• WHAT THIS TASK INVOLVES: Using the data beneath this instruction, retype only the lines from the one that contains "rear_shell();" down to the one that contains "cad_parts[obj.name] = obj", both included, exactly as they appear.

=======

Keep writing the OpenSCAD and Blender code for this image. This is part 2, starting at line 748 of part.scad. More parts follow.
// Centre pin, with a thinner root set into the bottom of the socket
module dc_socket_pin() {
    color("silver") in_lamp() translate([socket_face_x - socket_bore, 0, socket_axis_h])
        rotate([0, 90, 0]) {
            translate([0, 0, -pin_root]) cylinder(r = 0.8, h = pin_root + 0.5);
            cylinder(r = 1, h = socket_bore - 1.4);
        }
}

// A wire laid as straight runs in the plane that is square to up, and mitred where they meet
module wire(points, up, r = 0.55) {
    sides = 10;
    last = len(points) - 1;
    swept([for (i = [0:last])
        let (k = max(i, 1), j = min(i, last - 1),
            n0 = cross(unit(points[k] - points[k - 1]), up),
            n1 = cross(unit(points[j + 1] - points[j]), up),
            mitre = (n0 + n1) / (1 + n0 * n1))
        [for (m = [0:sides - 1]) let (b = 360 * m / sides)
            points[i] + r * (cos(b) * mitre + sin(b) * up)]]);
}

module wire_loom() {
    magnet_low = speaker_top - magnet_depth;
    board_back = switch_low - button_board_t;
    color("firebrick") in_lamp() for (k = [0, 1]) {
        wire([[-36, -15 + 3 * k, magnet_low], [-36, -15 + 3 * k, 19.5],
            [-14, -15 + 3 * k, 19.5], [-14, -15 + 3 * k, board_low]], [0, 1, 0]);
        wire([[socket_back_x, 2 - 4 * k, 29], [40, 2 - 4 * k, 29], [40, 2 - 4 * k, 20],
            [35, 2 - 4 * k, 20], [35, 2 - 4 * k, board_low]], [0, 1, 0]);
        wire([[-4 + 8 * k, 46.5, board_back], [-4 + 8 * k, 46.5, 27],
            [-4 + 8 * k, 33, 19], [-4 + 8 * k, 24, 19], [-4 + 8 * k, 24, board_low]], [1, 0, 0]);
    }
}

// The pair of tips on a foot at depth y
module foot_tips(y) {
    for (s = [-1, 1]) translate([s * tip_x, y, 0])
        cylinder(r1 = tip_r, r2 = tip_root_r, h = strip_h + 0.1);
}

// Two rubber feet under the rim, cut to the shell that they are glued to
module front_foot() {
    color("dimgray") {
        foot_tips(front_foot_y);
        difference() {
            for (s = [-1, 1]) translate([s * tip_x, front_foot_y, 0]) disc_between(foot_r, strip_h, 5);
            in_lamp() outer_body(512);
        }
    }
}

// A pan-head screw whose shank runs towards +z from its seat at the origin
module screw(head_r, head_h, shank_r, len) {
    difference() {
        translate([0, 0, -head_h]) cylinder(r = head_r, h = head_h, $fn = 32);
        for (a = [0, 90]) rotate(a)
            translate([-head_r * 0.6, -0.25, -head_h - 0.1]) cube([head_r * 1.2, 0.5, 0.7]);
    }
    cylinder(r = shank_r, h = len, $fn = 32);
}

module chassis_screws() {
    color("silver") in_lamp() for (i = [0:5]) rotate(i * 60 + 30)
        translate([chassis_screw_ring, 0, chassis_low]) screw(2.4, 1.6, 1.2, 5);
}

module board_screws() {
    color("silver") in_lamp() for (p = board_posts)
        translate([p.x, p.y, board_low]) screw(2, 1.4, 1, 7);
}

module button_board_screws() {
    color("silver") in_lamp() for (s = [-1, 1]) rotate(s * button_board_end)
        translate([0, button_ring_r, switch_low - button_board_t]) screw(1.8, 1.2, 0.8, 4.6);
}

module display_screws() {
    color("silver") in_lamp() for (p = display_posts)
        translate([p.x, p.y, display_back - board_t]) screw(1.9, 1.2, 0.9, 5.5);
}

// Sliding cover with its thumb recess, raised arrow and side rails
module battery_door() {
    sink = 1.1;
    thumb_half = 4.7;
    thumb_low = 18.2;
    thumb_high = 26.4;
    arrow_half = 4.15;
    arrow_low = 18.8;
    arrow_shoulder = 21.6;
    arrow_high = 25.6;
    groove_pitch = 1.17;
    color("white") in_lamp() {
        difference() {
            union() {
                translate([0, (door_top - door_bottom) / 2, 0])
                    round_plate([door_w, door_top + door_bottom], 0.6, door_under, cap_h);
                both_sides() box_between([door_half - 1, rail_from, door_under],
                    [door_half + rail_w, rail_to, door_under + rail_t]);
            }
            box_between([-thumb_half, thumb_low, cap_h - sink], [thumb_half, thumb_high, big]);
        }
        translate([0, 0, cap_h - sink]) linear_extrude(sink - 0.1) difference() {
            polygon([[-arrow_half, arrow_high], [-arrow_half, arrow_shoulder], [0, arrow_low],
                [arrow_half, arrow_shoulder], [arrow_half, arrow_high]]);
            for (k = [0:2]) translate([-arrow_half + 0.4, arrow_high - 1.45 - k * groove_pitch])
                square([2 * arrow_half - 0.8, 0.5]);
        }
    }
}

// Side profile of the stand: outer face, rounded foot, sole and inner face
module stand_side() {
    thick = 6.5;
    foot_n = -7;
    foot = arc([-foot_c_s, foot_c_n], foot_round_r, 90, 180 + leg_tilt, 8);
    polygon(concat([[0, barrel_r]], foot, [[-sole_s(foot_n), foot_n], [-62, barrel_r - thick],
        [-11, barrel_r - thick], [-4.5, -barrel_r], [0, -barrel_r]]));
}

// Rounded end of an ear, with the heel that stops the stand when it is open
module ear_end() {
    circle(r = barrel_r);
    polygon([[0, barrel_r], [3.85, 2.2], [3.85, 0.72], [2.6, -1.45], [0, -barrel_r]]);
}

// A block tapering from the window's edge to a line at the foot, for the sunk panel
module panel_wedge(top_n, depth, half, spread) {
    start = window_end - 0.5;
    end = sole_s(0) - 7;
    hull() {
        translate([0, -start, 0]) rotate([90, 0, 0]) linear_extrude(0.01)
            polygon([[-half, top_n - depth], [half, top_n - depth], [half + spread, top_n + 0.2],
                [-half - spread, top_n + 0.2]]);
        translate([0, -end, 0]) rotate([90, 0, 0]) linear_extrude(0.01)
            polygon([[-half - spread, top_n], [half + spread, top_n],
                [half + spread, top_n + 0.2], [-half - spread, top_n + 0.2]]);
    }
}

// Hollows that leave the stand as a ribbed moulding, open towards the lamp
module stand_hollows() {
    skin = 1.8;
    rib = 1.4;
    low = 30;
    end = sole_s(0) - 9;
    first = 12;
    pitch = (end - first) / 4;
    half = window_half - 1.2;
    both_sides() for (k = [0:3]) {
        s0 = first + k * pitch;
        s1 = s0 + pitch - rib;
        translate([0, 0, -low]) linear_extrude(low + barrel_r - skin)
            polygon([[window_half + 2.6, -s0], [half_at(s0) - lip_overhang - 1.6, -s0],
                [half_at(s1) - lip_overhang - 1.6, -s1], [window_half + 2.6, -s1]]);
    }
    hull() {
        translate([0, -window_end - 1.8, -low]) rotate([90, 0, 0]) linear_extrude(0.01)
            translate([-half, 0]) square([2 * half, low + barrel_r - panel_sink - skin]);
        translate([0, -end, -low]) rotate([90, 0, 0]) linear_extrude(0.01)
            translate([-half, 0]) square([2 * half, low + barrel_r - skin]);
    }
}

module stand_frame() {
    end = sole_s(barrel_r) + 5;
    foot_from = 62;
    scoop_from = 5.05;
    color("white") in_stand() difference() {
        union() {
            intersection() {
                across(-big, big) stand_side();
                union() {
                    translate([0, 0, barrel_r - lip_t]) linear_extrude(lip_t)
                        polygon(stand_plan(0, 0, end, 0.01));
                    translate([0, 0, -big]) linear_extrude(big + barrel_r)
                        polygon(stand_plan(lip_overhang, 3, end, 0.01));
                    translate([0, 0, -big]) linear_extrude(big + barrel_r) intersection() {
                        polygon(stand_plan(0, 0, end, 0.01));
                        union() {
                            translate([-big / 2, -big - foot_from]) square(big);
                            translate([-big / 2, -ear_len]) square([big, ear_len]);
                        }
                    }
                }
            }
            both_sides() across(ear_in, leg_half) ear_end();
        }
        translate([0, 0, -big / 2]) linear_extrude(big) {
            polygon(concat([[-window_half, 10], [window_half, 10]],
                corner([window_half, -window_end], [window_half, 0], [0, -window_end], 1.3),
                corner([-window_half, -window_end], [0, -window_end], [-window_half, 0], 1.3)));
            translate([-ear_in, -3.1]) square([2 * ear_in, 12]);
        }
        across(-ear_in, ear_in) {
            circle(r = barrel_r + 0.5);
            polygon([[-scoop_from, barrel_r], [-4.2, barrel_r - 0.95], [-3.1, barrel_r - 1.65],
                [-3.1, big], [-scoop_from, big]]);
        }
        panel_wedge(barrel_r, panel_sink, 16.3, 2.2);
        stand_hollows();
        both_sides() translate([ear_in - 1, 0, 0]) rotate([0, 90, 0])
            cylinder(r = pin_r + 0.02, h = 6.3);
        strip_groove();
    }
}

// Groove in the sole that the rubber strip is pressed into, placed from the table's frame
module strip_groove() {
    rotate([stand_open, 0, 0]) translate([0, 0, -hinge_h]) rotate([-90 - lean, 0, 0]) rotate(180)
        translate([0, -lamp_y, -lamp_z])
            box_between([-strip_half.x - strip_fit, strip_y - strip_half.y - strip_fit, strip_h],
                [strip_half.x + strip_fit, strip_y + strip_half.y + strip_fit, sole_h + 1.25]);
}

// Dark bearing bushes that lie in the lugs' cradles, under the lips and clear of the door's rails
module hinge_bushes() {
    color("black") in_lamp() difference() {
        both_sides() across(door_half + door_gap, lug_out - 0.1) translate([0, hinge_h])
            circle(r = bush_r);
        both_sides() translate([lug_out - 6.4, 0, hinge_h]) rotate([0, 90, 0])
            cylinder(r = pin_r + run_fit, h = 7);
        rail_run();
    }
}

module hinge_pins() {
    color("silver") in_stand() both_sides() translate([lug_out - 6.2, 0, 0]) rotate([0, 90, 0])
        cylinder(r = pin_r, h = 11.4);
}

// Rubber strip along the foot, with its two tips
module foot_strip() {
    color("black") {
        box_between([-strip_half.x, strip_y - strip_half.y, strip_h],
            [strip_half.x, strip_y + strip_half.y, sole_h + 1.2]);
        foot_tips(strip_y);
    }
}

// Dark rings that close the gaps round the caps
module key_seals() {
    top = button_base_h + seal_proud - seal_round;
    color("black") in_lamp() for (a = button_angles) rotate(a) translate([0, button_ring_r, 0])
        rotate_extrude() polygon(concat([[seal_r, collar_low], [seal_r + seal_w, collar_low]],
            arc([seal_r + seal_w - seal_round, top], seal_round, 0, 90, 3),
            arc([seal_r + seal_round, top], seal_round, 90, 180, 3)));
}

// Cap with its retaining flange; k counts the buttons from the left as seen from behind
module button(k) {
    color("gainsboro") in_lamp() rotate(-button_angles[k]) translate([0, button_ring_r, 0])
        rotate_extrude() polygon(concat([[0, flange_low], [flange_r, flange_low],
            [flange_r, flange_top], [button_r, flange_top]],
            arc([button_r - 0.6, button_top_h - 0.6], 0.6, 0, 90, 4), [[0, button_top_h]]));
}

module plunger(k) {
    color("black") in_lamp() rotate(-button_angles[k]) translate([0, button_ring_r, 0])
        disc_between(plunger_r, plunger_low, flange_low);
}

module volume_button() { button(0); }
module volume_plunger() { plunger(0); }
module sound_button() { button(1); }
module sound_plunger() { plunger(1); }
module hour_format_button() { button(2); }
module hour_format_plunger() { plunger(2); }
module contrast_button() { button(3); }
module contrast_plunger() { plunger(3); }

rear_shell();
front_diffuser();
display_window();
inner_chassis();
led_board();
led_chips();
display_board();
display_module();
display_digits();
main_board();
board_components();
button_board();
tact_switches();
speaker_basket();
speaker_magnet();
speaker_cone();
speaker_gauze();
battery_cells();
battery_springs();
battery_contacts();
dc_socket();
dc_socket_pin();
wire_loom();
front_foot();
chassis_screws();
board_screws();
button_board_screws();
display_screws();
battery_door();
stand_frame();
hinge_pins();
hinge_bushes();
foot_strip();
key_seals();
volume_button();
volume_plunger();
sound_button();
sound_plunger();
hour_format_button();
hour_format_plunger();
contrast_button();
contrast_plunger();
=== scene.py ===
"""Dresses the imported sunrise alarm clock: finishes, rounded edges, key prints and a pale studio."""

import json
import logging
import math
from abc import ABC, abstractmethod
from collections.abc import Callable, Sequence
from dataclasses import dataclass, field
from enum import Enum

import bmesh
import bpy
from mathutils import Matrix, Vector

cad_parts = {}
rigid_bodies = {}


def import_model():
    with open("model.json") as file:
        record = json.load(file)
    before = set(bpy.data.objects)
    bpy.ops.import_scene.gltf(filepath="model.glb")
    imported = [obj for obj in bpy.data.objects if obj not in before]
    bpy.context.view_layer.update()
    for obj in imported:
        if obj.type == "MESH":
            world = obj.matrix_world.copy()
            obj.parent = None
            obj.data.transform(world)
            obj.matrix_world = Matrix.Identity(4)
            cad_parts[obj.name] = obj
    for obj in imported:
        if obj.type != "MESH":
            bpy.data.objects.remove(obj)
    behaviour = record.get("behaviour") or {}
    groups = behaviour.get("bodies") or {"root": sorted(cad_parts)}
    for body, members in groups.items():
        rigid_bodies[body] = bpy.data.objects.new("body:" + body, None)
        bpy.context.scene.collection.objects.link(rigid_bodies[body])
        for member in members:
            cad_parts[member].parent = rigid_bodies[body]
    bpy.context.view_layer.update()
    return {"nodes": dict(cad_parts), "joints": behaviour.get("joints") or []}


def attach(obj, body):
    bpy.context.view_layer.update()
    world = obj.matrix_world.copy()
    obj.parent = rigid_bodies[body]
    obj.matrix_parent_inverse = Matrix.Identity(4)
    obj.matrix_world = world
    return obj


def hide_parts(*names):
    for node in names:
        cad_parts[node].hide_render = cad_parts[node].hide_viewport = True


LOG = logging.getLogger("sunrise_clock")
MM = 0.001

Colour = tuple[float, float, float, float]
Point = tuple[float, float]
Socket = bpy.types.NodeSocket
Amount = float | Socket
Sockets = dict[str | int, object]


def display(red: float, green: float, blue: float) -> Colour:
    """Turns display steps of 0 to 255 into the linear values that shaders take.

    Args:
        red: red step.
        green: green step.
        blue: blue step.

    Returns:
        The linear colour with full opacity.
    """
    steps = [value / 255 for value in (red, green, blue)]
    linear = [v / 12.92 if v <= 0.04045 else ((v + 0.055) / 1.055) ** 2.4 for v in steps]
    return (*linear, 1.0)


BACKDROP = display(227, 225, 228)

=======

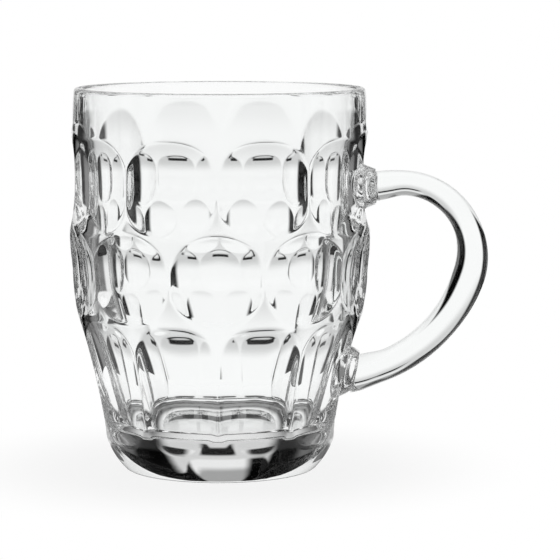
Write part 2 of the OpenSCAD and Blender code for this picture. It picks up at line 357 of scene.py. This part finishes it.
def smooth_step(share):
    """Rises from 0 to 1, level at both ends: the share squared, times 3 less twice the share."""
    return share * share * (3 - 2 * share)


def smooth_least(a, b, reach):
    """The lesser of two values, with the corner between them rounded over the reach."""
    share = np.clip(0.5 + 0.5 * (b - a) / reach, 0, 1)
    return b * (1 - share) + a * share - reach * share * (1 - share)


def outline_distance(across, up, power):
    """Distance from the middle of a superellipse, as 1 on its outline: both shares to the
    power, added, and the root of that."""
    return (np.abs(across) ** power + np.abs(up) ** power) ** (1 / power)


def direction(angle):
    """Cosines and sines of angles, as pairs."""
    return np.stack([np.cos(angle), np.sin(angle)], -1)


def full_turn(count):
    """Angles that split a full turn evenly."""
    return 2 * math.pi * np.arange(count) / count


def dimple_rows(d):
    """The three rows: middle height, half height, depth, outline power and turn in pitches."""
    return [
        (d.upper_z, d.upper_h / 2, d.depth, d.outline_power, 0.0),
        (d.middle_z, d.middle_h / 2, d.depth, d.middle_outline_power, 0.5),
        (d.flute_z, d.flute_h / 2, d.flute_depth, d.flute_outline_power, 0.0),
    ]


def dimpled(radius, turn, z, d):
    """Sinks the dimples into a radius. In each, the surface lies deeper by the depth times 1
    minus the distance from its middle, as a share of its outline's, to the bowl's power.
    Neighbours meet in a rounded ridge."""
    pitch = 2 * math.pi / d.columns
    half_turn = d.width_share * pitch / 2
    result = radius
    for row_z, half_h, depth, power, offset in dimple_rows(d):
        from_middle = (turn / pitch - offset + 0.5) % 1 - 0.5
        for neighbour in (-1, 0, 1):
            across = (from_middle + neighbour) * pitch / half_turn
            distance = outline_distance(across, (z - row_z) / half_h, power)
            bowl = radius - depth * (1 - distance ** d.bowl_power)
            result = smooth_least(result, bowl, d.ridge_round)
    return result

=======

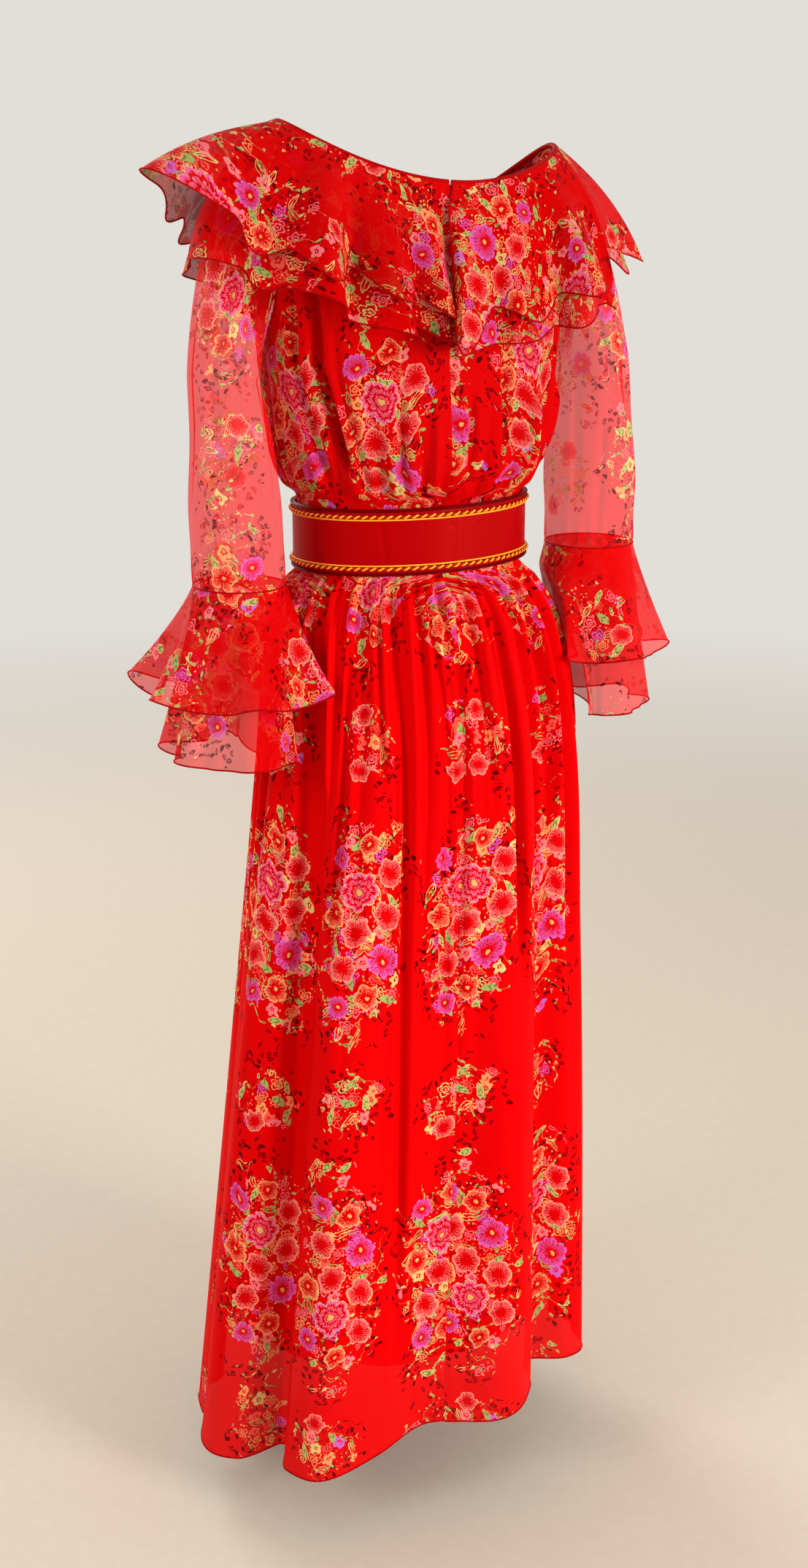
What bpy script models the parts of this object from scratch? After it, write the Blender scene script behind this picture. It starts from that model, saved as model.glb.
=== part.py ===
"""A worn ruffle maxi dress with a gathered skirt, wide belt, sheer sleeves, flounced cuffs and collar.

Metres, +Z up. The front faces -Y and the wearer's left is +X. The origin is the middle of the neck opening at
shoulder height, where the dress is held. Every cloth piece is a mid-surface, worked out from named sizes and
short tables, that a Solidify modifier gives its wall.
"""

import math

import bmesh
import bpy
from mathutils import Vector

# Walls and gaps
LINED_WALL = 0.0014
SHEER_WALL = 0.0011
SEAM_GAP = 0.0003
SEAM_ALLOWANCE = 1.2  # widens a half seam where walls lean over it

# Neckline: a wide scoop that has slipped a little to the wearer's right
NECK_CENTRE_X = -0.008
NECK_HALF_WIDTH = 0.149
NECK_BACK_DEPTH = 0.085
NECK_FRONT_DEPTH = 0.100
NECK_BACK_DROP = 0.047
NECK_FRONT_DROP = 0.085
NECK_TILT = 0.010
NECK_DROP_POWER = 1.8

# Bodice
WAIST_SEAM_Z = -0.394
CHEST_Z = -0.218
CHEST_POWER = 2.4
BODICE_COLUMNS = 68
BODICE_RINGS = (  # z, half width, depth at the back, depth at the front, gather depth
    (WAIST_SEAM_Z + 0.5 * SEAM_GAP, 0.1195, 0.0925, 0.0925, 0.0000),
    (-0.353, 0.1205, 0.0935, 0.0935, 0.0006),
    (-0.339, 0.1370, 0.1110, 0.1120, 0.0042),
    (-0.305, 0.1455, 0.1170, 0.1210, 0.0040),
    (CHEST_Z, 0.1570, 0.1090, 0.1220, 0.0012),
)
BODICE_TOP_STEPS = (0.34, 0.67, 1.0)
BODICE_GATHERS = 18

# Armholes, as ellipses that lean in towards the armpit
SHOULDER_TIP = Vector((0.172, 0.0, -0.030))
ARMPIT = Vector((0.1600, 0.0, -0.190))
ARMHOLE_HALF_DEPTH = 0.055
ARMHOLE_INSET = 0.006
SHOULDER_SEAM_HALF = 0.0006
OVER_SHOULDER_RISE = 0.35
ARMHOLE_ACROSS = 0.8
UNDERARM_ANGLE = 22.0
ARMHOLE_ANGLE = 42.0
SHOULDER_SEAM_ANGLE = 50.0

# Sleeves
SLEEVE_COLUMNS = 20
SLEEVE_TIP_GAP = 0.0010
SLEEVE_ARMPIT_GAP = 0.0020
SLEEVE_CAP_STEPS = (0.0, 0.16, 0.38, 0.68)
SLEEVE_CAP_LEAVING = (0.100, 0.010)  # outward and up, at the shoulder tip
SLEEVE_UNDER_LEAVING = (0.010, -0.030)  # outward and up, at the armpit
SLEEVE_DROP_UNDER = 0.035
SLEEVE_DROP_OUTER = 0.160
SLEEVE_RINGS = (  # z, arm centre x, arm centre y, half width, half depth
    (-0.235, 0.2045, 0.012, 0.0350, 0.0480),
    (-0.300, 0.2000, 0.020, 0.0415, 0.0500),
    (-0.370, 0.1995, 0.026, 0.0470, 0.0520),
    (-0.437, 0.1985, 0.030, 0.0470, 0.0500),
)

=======

• RESPONSE TO THIS TASK:
rear_shell();
front_diffuser();
display_window();
inner_chassis();
led_board();
led_chips();
display_board();
display_module();
display_digits();
main_board();
board_components();
button_board();
tact_switches();
speaker_basket();
speaker_magnet();
speaker_cone();
speaker_gauze();
battery_cells();
battery_springs();
battery_contacts();
dc_socket();
dc_socket_pin();
wire_loom();
front_foot();
chassis_screws();
board_screws();
button_board_screws();
display_screws();
battery_door();
stand_frame();
hinge_pins();
hinge_bushes();
foot_strip();
key_seals();
volume_button();
volume_plunger();
sound_button();
sound_plunger();
hour_format_button();
hour_format_plunger();
contrast_button();
contrast_plunger();
=== scene.py ===
"""Dresses the imported sunrise alarm clock: finishes, rounded edges, key prints and a pale studio."""

import json
import logging
import math
from abc import ABC, abstractmethod
from collections.abc import Callable, Sequence
from dataclasses import dataclass, field
from enum import Enum

import bmesh
import bpy
from mathutils import Matrix, Vector

cad_parts = {}
rigid_bodies = {}


def import_model():
    with open("model.json") as file:
        record = json.load(file)
    before = set(bpy.data.objects)
    bpy.ops.import_scene.gltf(filepath="model.glb")
    imported = [obj for obj in bpy.data.objects if obj not in before]
    bpy.context.view_layer.update()
    for obj in imported:
        if obj.type == "MESH":
            world = obj.matrix_world.copy()
            obj.parent = None
            obj.data.transform(world)
            obj.matrix_world = Matrix.Identity(4)
            cad_parts[obj.name] = obj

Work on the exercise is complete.